Posted Jun 21, 2018 14:47 UTC (Thu) by mtaht (subscriber, #11087) [Link]

From eric dumazet and toke on the bloat mailing list:

From eric dumazet
On 06/21/2018 02:22 AM, Toke Høiland-Jørgensen wrote:
> Dave Taht <dave.taht@gmail.com> writes:
>
>> Nice war story. I'm glad this last problem with the fq_codel wifi code
>> is solved
>
> This wasn't specific to the fq_codel wifi code, but hit all WiFi devices
> that were running TCP on the local stack. Which would be mostly laptops,
> I guess...

Yes.

Also switching TCP stack to always GSO has been a major gain for wifi in my tests.

(TSQ budget is based on sk_wmem_alloc, tracking truesize of skbs, and not having
GSO is considerably inflating the truesize/payload ratio)

https://git.kernel.org/pub/scm/linux/kernel/git/torvalds/...
tcp: switch to GSO being always on

I expect SACK compression to also give a nice boost to wifi.

https://git.kernel.org/pub/scm/linux/kernel/git/torvalds/...
tcp: add SACK compression

Lastly I am working on adding ACK compression in TCP stack itself.

MTU

Posted Jun 23, 2018 18:16 UTC (Sat) by meuh (guest, #22042) [Link] (5 responses)

I asked myself why not increasing the IP MTU (Maximum Transmission Unit) instead of relying on WiFi Frame Aggregation behavior ? I guess the answer is IPv6: as IPv6 doesn't expect routers to fragment packets, a typical TCP connection over the Internet involve packets no larger than 1280 bytes. So the WiFi hardware has to handle such small packets, hence the Frame Aggregation feature.

MTU

Posted Jun 25, 2018 9:16 UTC (Mon) by farnz (subscriber, #17727) [Link] (4 responses)

Nope; the answer is IEE 802.3 Ethernet. WiFi (IEEE 802.11) is designed to transparently interoperate with 802.3 Ethernets. The IEEE has declared that the Ethernet MTU is fixed at 1500 bytes[1]; this implies that WiFi per-frame MTUs are also fixed at 1500 bytes. Given that it is a hard requirement for WiFi that the frame MTU is no more than 1500 bytes, you need things like aggregation to get a decent speed.
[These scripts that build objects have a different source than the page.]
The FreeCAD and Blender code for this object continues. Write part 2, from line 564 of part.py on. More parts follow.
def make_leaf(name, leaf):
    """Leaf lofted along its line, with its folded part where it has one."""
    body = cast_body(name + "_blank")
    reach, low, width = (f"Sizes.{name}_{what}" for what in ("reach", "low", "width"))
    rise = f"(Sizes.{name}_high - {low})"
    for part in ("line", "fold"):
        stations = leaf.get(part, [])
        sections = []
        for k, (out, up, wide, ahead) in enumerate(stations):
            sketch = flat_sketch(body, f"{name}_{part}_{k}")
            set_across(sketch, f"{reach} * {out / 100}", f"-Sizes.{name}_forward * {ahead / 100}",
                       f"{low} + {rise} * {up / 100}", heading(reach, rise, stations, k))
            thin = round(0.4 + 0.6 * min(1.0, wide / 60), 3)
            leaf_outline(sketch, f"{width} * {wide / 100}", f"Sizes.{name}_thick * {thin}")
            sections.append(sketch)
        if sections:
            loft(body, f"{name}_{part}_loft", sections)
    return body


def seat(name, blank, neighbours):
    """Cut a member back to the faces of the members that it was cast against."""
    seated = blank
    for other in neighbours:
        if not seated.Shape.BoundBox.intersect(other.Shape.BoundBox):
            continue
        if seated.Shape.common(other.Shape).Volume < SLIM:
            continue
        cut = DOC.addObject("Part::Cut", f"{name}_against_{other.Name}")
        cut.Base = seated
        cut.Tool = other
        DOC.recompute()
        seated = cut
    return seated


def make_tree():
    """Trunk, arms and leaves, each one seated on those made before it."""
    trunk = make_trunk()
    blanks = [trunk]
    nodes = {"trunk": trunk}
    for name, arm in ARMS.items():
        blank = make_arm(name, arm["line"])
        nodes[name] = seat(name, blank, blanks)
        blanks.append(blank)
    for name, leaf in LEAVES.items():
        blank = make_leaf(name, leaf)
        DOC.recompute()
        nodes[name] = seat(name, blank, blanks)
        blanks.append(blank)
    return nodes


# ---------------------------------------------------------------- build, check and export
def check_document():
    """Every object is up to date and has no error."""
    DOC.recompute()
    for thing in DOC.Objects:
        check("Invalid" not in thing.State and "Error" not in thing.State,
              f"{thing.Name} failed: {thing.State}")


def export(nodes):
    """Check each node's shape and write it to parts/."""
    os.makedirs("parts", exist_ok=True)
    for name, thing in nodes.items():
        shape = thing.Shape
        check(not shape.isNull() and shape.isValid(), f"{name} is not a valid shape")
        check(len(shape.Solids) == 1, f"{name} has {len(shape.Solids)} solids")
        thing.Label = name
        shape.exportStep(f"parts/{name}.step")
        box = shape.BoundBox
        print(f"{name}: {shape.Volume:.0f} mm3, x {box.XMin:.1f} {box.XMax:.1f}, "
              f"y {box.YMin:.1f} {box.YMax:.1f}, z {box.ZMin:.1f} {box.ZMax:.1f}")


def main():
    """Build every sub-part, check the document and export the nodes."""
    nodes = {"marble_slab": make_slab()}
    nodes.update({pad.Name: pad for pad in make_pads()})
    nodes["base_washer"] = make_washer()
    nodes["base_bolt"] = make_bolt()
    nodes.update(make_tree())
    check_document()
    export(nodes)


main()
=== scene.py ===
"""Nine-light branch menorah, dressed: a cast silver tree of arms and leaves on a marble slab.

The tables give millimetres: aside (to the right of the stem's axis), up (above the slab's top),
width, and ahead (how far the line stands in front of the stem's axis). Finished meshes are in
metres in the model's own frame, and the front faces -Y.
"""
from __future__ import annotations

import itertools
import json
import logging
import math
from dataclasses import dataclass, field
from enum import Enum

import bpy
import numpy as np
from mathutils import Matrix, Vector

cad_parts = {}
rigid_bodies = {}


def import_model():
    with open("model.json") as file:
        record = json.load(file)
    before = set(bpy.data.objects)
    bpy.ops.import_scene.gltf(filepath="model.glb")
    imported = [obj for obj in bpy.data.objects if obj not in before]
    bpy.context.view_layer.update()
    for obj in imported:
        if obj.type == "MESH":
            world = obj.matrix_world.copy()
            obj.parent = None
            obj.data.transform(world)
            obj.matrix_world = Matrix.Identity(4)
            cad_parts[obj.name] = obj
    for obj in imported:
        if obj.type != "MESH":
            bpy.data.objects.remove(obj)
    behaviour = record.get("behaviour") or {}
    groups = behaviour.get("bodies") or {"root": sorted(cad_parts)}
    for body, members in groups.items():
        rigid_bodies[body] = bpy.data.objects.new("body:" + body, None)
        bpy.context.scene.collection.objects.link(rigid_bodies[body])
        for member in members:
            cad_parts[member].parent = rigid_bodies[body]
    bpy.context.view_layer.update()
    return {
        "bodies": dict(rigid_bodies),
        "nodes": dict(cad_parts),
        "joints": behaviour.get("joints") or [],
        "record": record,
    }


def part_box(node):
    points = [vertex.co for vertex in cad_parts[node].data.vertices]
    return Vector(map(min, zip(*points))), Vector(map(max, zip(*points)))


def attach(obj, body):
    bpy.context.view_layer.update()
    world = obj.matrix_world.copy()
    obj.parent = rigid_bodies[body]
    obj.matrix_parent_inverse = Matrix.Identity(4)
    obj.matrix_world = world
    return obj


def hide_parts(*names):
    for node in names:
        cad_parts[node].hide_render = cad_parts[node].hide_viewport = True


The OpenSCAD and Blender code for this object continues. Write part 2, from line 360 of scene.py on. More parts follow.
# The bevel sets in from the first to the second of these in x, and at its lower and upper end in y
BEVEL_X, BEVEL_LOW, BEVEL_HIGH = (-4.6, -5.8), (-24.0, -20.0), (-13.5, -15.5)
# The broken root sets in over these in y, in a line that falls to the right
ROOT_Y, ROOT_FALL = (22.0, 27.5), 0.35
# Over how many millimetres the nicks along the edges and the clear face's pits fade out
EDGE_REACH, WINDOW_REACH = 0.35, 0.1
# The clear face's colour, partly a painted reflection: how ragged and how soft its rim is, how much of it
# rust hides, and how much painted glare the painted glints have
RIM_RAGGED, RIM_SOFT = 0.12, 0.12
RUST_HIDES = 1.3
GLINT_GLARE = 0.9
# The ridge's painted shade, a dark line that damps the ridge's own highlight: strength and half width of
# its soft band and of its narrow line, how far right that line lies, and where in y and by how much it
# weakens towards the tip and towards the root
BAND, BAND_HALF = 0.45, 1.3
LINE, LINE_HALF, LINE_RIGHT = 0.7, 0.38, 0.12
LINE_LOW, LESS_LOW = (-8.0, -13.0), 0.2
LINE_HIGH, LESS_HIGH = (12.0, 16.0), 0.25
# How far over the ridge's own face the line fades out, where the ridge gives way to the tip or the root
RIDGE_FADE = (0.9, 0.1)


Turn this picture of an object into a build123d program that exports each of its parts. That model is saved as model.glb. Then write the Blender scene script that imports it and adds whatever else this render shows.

If larger frames were permitted on 802.11, then you would not be able to bridge 802.11 with IEEE standard 802.3; while it's common to support jumbo frames on Ethernet, this is technically a non-standard extension, and IEEE standard 802.11 can't assume that any Ethernet it is connected to will permit jumbo frames.

[1] While the IEEE 802.3 MTU is 1500 bytes, they also now require all equipment to handle frames of up to 2000 bytes in total size, to allow for headers, checksums, VLAN tags etc. WiFi is similar - 2304 byte maximum MSDU frame, of which 1500 bytes maximum is user MTU, and the other 804 bytes are reserved for VLAN tags etc.

MTU

Posted Jun 25, 2018 16:01 UTC (Mon) by raven667 (subscriber, #5198) [Link] (3 responses)

That's what I first though about this but the issue is not that you can't have jumbo 9000 byte MTU on the local layer2 link, either Ethernet or WiFi (although I think WiFi standard only supports 1500), which would be negotiated between endpoints as part of the TCP MSS, it's that intervening links over the Internet at some point are likely to only permit 1500 byte frames, so somewhere along the line you would need to fragment the layer3 packets, which is not allowed for IPv6 which relies on PMTU discovery to find the correct MSS/MTU that can cleanly make it through the whole path, leading to needing aggregation on the first WiFi hop for efficiency, to make up for not requiring upstream routers to fragment/reassemble. You could probably sidestep this if you had a jumbo-clean path, and you weren't concerned about stations monopolizing airtime with large frames, but that's unlikely unless you control the whole infrastructure between endpoints.

MTU

Posted Jun 25, 2018 16:20 UTC (Mon) by farnz (subscriber, #17727) [Link] (2 responses)

Nope. The issue is that you cannot have an MTU above 1500 on Ethernet without breaking the IEEE specs for Ethernet and for WiFi. You are simply not allowed a jumbo MTU on the Layer 2 link, and the IEEE won't accept changes to 802 series standards that increase the user MTU beyond 1500.

IPv6 is not relevant here - it's an IEEE decision because even in IPv4, with router fragmentation allowed, the IEEE doesn't like it.

MTU

Posted Jun 25, 2018 17:28 UTC (Mon) by raven667 (subscriber, #5198) [Link] (1 responses)

That seems bogus, I'm pretty sure I have many pieces of equipment using jumbo frames, whatever IEEE has in their written specs or whatever they "like".

MTU

Posted Jun 25, 2018 17:40 UTC (Mon) by farnz (subscriber, #17727) [Link]

You do, but they're not using IEEE standard Ethernet (jumbo frames implies not IEEE standard) - and WiFi standards (including frame aggregation) are written to get high performance when using IEEE standard Ethernet.

Hence frame aggregation rather than high MTUs - a high MTU for performance means being outside the IEEE standard, while a 1500 MTU allows you to be inside the standard.